■ Your instructions ■
Give back the entire listing verbatim.

┌──

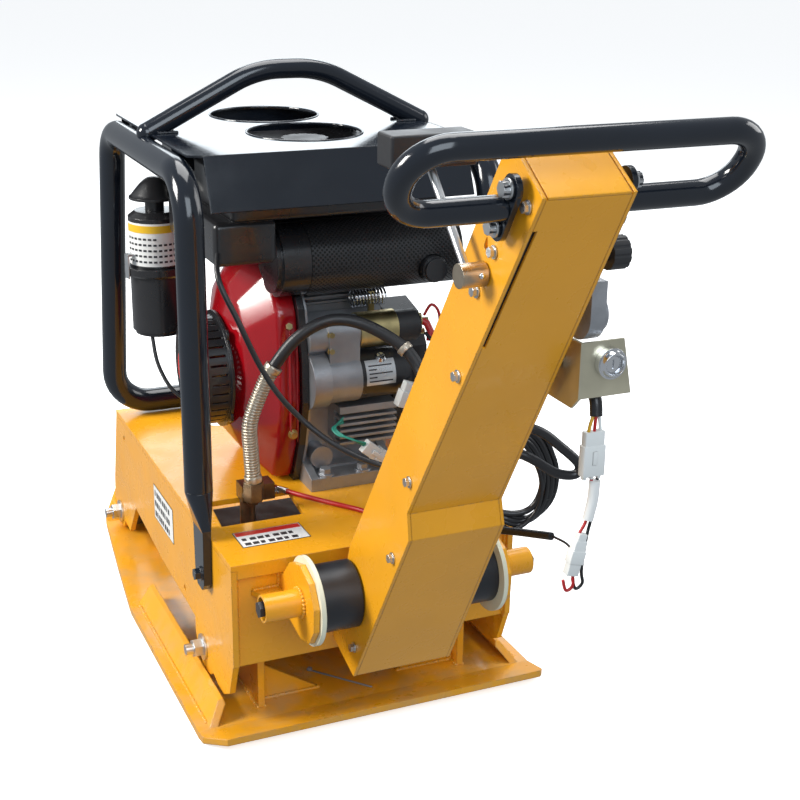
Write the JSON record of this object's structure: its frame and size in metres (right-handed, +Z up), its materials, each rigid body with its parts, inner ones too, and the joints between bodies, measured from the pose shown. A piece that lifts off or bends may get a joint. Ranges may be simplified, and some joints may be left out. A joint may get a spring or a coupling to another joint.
{
  "type": "reversible plate compactor",
  "caption": "Walk-behind soil compactor: yellow sole plate and deck, diesel engine in a black tube cage, folding sheet-steel handle.",
  "frame": {"origin": "middle of the sole plate, on the ground", "axes": "+X is the operator's right, +Y is forward travel, +Z is up"},
  "size_m": [0.5, 1.2283, 0.8799],
  "materials": {
    "yellow_paint": "gloss enamel",
    "black_paint": "gloss powder coat",
    "red_paint": "gloss enamel",
    "black_engine": "satin",
    "cast_grey": "as cast",
    "cast_iron": "painted dark",
    "steel": "machined",
    "zinc": "bright zinc plate",
    "zinc_yellow": "yellow passivated zinc",
    "chrome": "polished",
    "rubber": "matt",
    "nylon": "ivory nylon",
    "black_plastic": "moulded",
    "red_cable": "cable sheath"
  },
  "bodies": {
    "machine": {"sole_plate": "yellow_paint", "mount_posts": "yellow_paint", "rubber_mounts": "rubber", "mount_studs": "zinc", "exciter_housing": "cast_iron", "deck_top": "yellow_paint", "deck_cheeks": "yellow_paint", "rear_panel": "yellow_paint", "handle_ears": "yellow_paint", "pivot_bolts": "cast_iron", "nylon_discs": "nylon", "roll_frame": "black_paint", "frame_feet": "black_paint", "lifting_bow": "black_paint", "canopy": "black_paint", "fuel_tank": "black_engine", "crankcase": "cast_grey", "cylinder_head": "cast_grey", "blower_housing": "red_paint", "shroud_plate": "black_engine", "recoil_starter": "black_engine", "drive_belt": "rubber", "belt_guard": "black_engine", "starter_nose": "cast_grey", "starter_motor": "black_engine", "starter_solenoid": "zinc_yellow", "regulator": "cast_grey", "muffler_body": "black_engine", "muffler_shield": "black_engine", "air_cleaner_bowl": "black_engine", "air_cleaner_body": "black_engine", "air_cleaner_cap": "black_engine", "intake_elbow": "black_engine", "hose_fitting": "zinc_yellow", "hydraulic_hose": "rubber", "ground_cable": "red_cable", "throttle_cable": "black_plastic"},
    "crank": {"crank_pulley": "steel"},
    "exciter_a": {"eccentric_shaft_a": "steel"},
    "exciter_b": {"eccentric_shaft_b": "steel"},
    "shifter": {"shift_piston": "steel"},
    "cap": {"fuel_cap": "black_plastic"},
    "governor": {"governor_lever": "zinc_yellow"},
    "handle": {"side_plate_left": "yellow_paint", "side_plate_right": "yellow_paint", "rear_cover": "yellow_paint", "head_block": "yellow_paint", "handle_loop": "black_paint", "loop_flanges": "black_paint", "box_bolts": "zinc", "pivot_bushes": "rubber", "key_bracket": "zinc_yellow", "key_switch": "chrome", "hand_pump": "cast_grey", "harness": "black_plastic"},
    "direction_lever": {"lever_hub": "steel", "lever_rod": "zinc", "lever_grip": "rubber"},
    "key": {"key_barrel": "chrome"},
    "throttle": {"throttle_knob": "black_plastic"}
  },
  "joints": [
    {"name": "crank_spin", "type": "hinge", "parent": "machine", "child": "crank", "pos_m": [0, -0.012, 0.415], "axis": [1, 0, 0], "continuous": true},
    {"name": "exciter_a_spin", "type": "hinge", "parent": "machine", "child": "exciter_a", "pos_m": [0, -0.05, 0.09], "axis": [1, 0, 0], "continuous": true},
    {"name": "exciter_b_spin", "type": "hinge", "parent": "machine", "child": "exciter_b", "pos_m": [0, 0.05, 0.09], "axis": [1, 0, 0], "continuous": true},
    {"name": "handle_swing", "type": "hinge", "parent": "machine", "child": "handle", "pos_m": [0, -0.413, 0.228], "axis": [1, 0, 0], "range_deg": [-30, 3], "deforming": ["hydraulic_hose", "ground_cable", "throttle_cable"]},
    {"name": "direction_shift", "type": "hinge", "parent": "handle", "child": "direction_lever", "pos_m": [-0.07, -0.726, 0.722], "axis": [1, 0, 0], "range_deg": [-22, 22]},
    {"name": "shift_travel", "type": "slide", "parent": "machine", "child": "shifter", "axis": [1, 0, 0], "range_m": [-0.008, 0.008]},
    {"name": "key_turn", "type": "hinge", "parent": "handle", "child": "key", "pos_m": [0.099, -0.7, 0.612], "axis": [0, -1, 0], "range_deg": [0, 60]},
    {"name": "throttle_turn", "type": "hinge", "parent": "handle", "child": "throttle", "pos_m": [0.09, -0.74, 0.735], "axis": [1, 0, 0], "range_deg": [0, 90]},
    {"name": "governor_turn", "type": "hinge", "parent": "machine", "child": "governor", "pos_m": [0.09, -0.094, 0.484], "axis": [0, -1, 0], "range_deg": [0, 22.5]},
    {"name": "cap_turn", "type": "hinge", "parent": "machine", "child": "cap", "pos_m": [0.004, -0.057, 0.74], "axis": [0, 0, 1], "range_deg": [0, 90]}
  ],
  "couplings": [
    {"joint": "exciter_a_spin", "follows": "crank_spin", "ratio": 1.1628},
    {"joint": "exciter_b_spin", "follows": "crank_spin", "ratio": -1.1628},
    {"joint": "shift_travel", "follows": "direction_shift", "m_per_rad": 0.0208},
    {"joint": "governor_turn", "follows": "throttle_turn", "ratio": 0.25}
  ]
}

└──

■ Output for this task ■
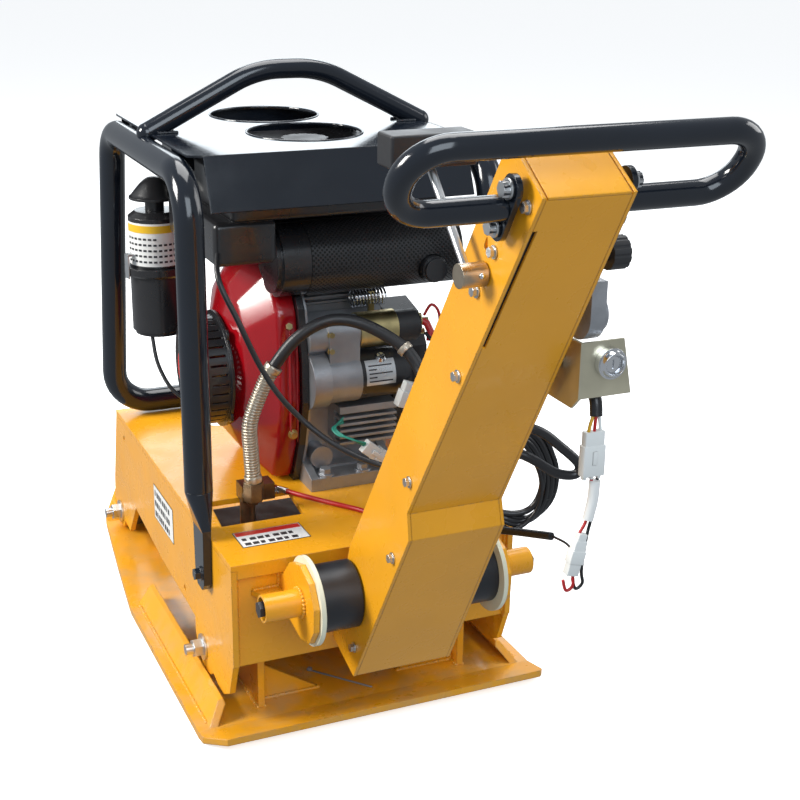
Write the JSON record of this object's structure: its frame and size in metres (right-handed, +Z up), its materials, each rigid body with its parts, inner ones too, and the joints between bodies, measured from the pose shown. A piece that lifts off or bends may get a joint. Ranges may be simplified, and some joints may be left out. A joint may get a spring or a coupling to another joint.
{
  "type": "reversible plate compactor",
  "caption": "Walk-behind soil compactor: yellow sole plate and deck, diesel engine in a black tube cage, folding sheet-steel handle.",
  "frame": {"origin": "middle of the sole plate, on the ground", "axes": "+X is the operator's right, +Y is forward travel, +Z is up"},
  "size_m": [0.5, 1.2283, 0.8799],
  "materials": {
    "yellow_paint": "gloss enamel",
    "black_paint": "gloss powder coat",
    "red_paint": "gloss enamel",
    "black_engine": "satin",
    "cast_grey": "as cast",
    "cast_iron": "painted dark",
    "steel": "machined",
    "zinc": "bright zinc plate",
    "zinc_yellow": "yellow passivated zinc",
    "chrome": "polished",
    "rubber": "matt",
    "nylon": "ivory nylon",
    "black_plastic": "moulded",
    "red_cable": "cable sheath"
  },
  "bodies": {
    "machine": {"sole_plate": "yellow_paint", "mount_posts": "yellow_paint", "rubber_mounts": "rubber", "mount_studs": "zinc", "exciter_housing": "cast_iron", "deck_top": "yellow_paint", "deck_cheeks": "yellow_paint", "rear_panel": "yellow_paint", "handle_ears": "yellow_paint", "pivot_bolts": "cast_iron", "nylon_discs": "nylon", "roll_frame": "black_paint", "frame_feet": "black_paint", "lifting_bow": "black_paint", "canopy": "black_paint", "fuel_tank": "black_engine", "crankcase": "cast_grey", "cylinder_head": "cast_grey", "blower_housing": "red_paint", "shroud_plate": "black_engine", "recoil_starter": "black_engine", "drive_belt": "rubber", "belt_guard": "black_engine", "starter_nose": "cast_grey", "starter_motor": "black_engine", "starter_solenoid": "zinc_yellow", "regulator": "cast_grey", "muffler_body": "black_engine", "muffler_shield": "black_engine", "air_cleaner_bowl": "black_engine", "air_cleaner_body": "black_engine", "air_cleaner_cap": "black_engine", "intake_elbow": "black_engine", "hose_fitting": "zinc_yellow", "hydraulic_hose": "rubber", "ground_cable": "red_cable", "throttle_cable": "black_plastic"},
    "crank": {"crank_pulley": "steel"},
    "exciter_a": {"eccentric_shaft_a": "steel"},
    "exciter_b": {"eccentric_shaft_b": "steel"},
    "shifter": {"shift_piston": "steel"},
    "cap": {"fuel_cap": "black_plastic"},
    "governor": {"governor_lever": "zinc_yellow"},
    "handle": {"side_plate_left": "yellow_paint", "side_plate_right": "yellow_paint", "rear_cover": "yellow_paint", "head_block": "yellow_paint", "handle_loop": "black_paint", "loop_flanges": "black_paint", "box_bolts": "zinc", "pivot_bushes": "rubber", "key_bracket": "zinc_yellow", "key_switch": "chrome", "hand_pump": "cast_grey", "harness": "black_plastic"},
    "direction_lever": {"lever_hub": "steel", "lever_rod": "zinc", "lever_grip": "rubber"},
    "key": {"key_barrel": "chrome"},
    "throttle": {"throttle_knob": "black_plastic"}
  },
  "joints": [
    {"name": "crank_spin", "type": "hinge", "parent": "machine", "child": "crank", "pos_m": [0, -0.012, 0.415], "axis": [1, 0, 0], "continuous": true},
    {"name": "exciter_a_spin", "type": "hinge", "parent": "machine", "child": "exciter_a", "pos_m": [0, -0.05, 0.09], "axis": [1, 0, 0], "continuous": true},
    {"name": "exciter_b_spin", "type": "hinge", "parent": "machine", "child": "exciter_b", "pos_m": [0, 0.05, 0.09], "axis": [1, 0, 0], "continuous": true},
    {"name": "handle_swing", "type": "hinge", "parent": "machine", "child": "handle", "pos_m": [0, -0.413, 0.228], "axis": [1, 0, 0], "range_deg": [-30, 3], "deforming": ["hydraulic_hose", "ground_cable", "throttle_cable"]},
    {"name": "direction_shift", "type": "hinge", "parent": "handle", "child": "direction_lever", "pos_m": [-0.07, -0.726, 0.722], "axis": [1, 0, 0], "range_deg": [-22, 22]},
    {"name": "shift_travel", "type": "slide", "parent": "machine", "child": "shifter", "axis": [1, 0, 0], "range_m": [-0.008, 0.008]},
    {"name": "key_turn", "type": "hinge", "parent": "handle", "child": "key", "pos_m": [0.099, -0.7, 0.612], "axis": [0, -1, 0], "range_deg": [0, 60]},
    {"name": "throttle_turn", "type": "hinge", "parent": "handle", "child": "throttle", "pos_m": [0.09, -0.74, 0.735], "axis": [1, 0, 0], "range_deg": [0, 90]},
    {"name": "governor_turn", "type": "hinge", "parent": "machine", "child": "governor", "pos_m": [0.09, -0.094, 0.484], "axis": [0, -1, 0], "range_deg": [0, 22.5]},
    {"name": "cap_turn", "type": "hinge", "parent": "machine", "child": "cap", "pos_m": [0.004, -0.057, 0.74], "axis": [0, 0, 1], "range_deg": [0, 90]}
  ],
  "couplings": [
    {"joint": "exciter_a_spin", "follows": "crank_spin", "ratio": 1.1628},
    {"joint": "exciter_b_spin", "follows": "crank_spin", "ratio": -1.1628},
    {"joint": "shift_travel", "follows": "direction_shift", "m_per_rad": 0.0208},
    {"joint": "governor_turn", "follows": "throttle_turn", "ratio": 0.25}
  ]
}